Filter the entries below, keeping every line that has the word "with".

Raw data:
----------------

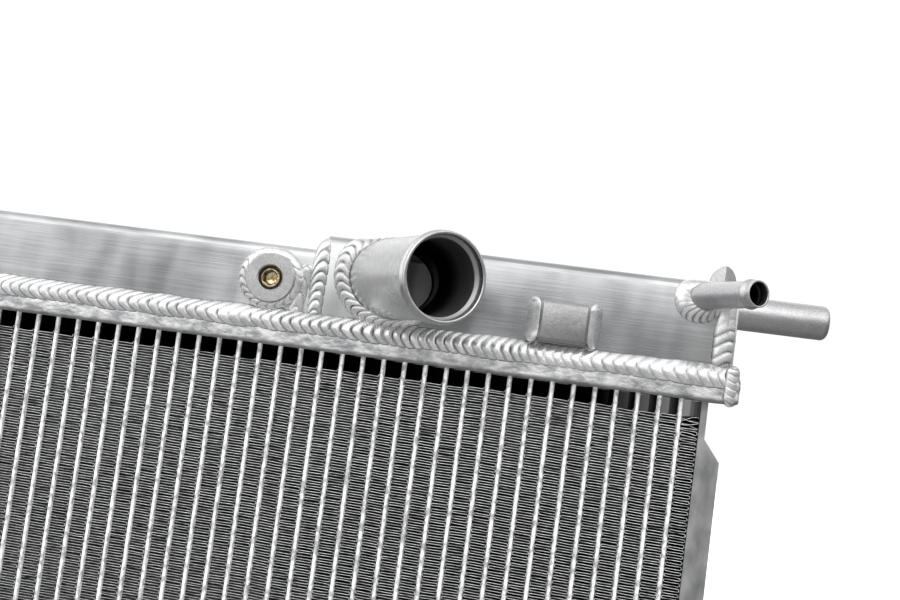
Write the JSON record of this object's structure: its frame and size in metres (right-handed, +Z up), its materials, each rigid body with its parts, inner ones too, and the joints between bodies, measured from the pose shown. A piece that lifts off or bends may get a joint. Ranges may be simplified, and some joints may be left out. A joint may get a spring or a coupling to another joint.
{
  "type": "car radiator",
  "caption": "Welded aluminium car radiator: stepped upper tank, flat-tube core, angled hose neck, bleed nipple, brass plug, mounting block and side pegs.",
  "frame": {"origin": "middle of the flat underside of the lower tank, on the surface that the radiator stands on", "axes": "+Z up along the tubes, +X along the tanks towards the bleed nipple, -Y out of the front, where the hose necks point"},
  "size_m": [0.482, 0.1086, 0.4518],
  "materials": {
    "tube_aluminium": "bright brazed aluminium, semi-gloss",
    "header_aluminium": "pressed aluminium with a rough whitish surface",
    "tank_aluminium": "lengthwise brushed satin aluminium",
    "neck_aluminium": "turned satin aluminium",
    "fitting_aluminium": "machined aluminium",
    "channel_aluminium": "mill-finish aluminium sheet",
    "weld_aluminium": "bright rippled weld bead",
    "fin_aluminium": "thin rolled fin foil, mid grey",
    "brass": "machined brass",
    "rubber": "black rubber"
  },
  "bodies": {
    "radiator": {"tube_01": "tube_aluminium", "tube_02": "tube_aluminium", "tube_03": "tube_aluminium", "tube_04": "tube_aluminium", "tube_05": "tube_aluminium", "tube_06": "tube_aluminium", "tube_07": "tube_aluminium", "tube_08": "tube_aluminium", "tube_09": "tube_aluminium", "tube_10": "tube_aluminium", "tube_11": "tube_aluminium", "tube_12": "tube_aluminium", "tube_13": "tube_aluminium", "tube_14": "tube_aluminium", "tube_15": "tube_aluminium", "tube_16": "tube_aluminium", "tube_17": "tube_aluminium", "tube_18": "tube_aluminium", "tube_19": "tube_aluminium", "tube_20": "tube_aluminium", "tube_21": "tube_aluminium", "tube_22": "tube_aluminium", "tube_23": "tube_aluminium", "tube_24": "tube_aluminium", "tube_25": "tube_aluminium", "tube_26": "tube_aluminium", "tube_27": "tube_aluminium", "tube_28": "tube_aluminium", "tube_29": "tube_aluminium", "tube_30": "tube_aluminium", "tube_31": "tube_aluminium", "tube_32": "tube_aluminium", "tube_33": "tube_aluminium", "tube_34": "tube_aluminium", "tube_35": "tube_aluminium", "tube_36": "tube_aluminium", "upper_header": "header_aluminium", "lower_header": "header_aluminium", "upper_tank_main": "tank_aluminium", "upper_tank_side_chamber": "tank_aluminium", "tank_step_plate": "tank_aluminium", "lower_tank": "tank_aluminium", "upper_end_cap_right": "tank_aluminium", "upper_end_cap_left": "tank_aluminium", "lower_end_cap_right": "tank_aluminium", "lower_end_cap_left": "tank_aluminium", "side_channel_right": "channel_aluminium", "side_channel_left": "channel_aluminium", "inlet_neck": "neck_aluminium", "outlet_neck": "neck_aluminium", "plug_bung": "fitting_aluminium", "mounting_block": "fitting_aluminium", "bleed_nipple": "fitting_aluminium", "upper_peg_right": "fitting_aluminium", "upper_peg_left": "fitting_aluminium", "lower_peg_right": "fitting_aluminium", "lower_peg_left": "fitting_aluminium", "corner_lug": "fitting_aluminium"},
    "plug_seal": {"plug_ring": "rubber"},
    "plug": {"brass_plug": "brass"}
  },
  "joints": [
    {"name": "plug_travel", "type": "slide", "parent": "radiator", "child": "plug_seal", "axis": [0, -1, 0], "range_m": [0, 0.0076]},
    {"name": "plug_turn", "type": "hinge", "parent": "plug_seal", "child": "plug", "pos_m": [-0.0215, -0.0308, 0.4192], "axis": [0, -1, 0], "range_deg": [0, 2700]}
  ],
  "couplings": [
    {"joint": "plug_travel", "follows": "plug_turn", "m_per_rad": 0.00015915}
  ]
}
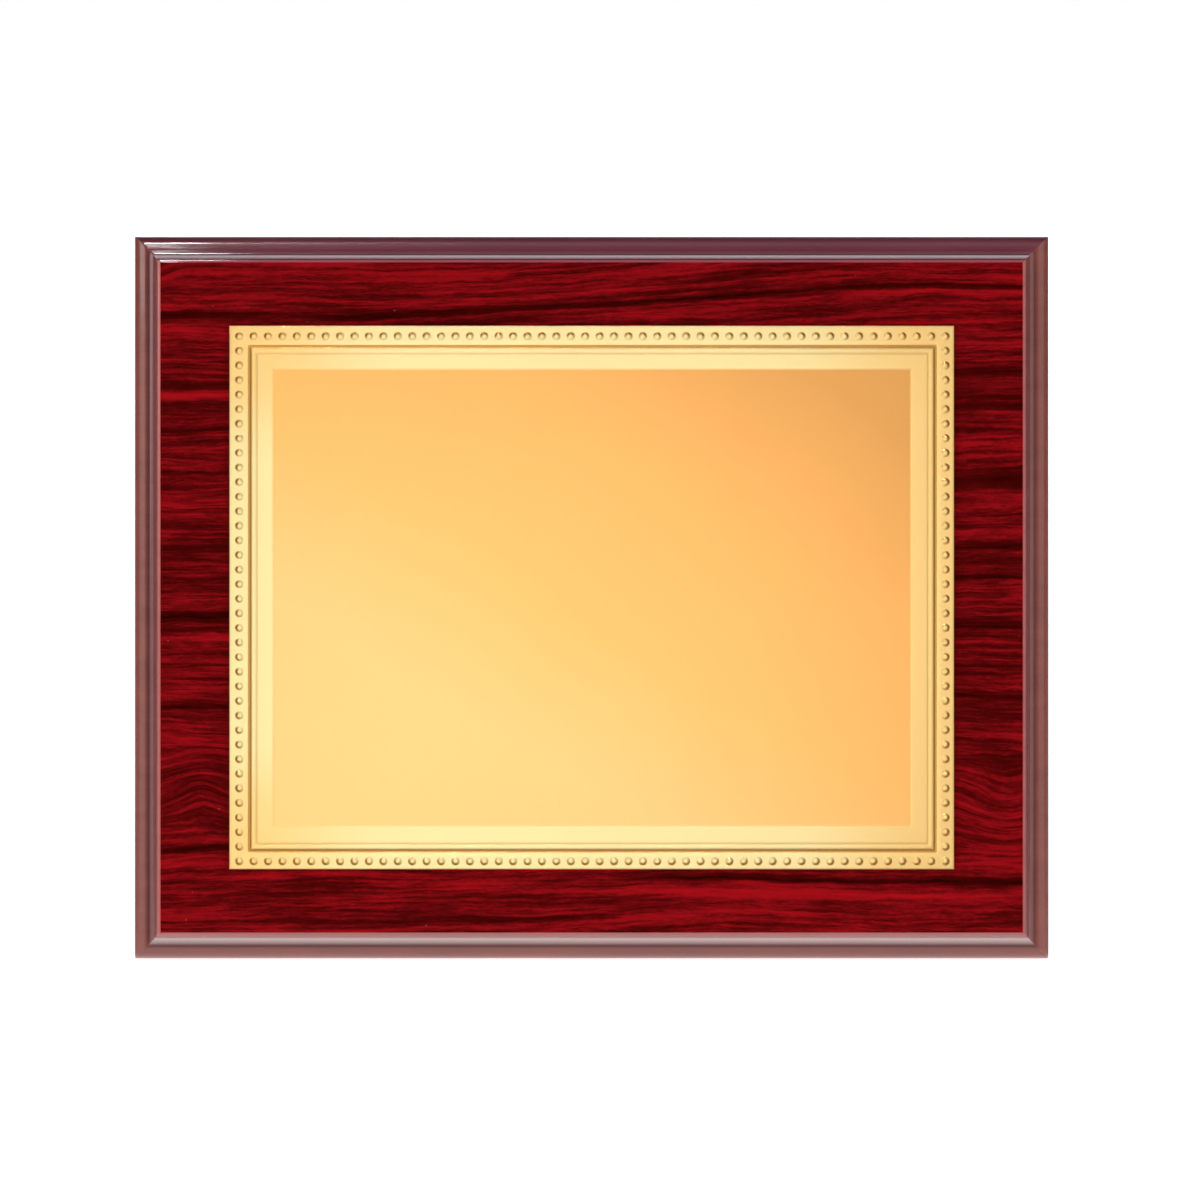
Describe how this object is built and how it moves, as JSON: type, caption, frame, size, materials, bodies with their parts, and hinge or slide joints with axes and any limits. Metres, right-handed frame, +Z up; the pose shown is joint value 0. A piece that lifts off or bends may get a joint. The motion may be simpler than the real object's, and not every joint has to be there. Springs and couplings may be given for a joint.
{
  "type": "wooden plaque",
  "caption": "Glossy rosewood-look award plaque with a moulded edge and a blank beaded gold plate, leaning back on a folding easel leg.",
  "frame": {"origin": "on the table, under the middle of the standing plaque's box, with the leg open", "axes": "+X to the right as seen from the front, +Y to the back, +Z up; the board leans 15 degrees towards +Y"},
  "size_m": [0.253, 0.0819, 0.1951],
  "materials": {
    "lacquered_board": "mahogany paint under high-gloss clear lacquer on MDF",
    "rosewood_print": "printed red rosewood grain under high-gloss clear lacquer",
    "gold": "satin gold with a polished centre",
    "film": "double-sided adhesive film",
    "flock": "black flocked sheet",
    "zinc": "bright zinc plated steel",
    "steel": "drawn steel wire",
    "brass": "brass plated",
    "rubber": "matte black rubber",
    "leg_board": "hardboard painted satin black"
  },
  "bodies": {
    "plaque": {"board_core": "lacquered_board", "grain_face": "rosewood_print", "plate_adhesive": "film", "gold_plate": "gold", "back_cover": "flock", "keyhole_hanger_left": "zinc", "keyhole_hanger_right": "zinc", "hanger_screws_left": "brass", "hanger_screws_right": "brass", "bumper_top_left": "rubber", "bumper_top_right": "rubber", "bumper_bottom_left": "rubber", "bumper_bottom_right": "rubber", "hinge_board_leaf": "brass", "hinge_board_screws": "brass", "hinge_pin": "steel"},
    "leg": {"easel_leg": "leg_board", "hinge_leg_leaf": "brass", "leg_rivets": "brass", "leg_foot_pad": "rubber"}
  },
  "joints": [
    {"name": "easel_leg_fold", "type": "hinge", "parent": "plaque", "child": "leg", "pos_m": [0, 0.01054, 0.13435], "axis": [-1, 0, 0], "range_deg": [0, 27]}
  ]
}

----------------

Correct answer:
Write the JSON record of this object's structure: its frame and size in metres (right-handed, +Z up), its materials, each rigid body with its parts, inner ones too, and the joints between bodies, measured from the pose shown. A piece that lifts off or bends may get a joint. Ranges may be simplified, and some joints may be left out. A joint may get a spring or a coupling to another joint.
    "header_aluminium": "pressed aluminium with a rough whitish surface",
Describe how this object is built and how it moves, as JSON: type, caption, frame, size, materials, bodies with their parts, and hinge or slide joints with axes and any limits. Metres, right-handed frame, +Z up; the pose shown is joint value 0. A piece that lifts off or bends may get a joint. The motion may be simpler than the real object's, and not every joint has to be there. Springs and couplings may be given for a joint.
  "caption": "Glossy rosewood-look award plaque with a moulded edge and a blank beaded gold plate, leaning back on a folding easel leg.",
  "frame": {"origin": "on the table, under the middle of the standing plaque's box, with the leg open", "axes": "+X to the right as seen from the front, +Y to the back, +Z up; the board leans 15 degrees towards +Y"},
    "gold": "satin gold with a polished centre",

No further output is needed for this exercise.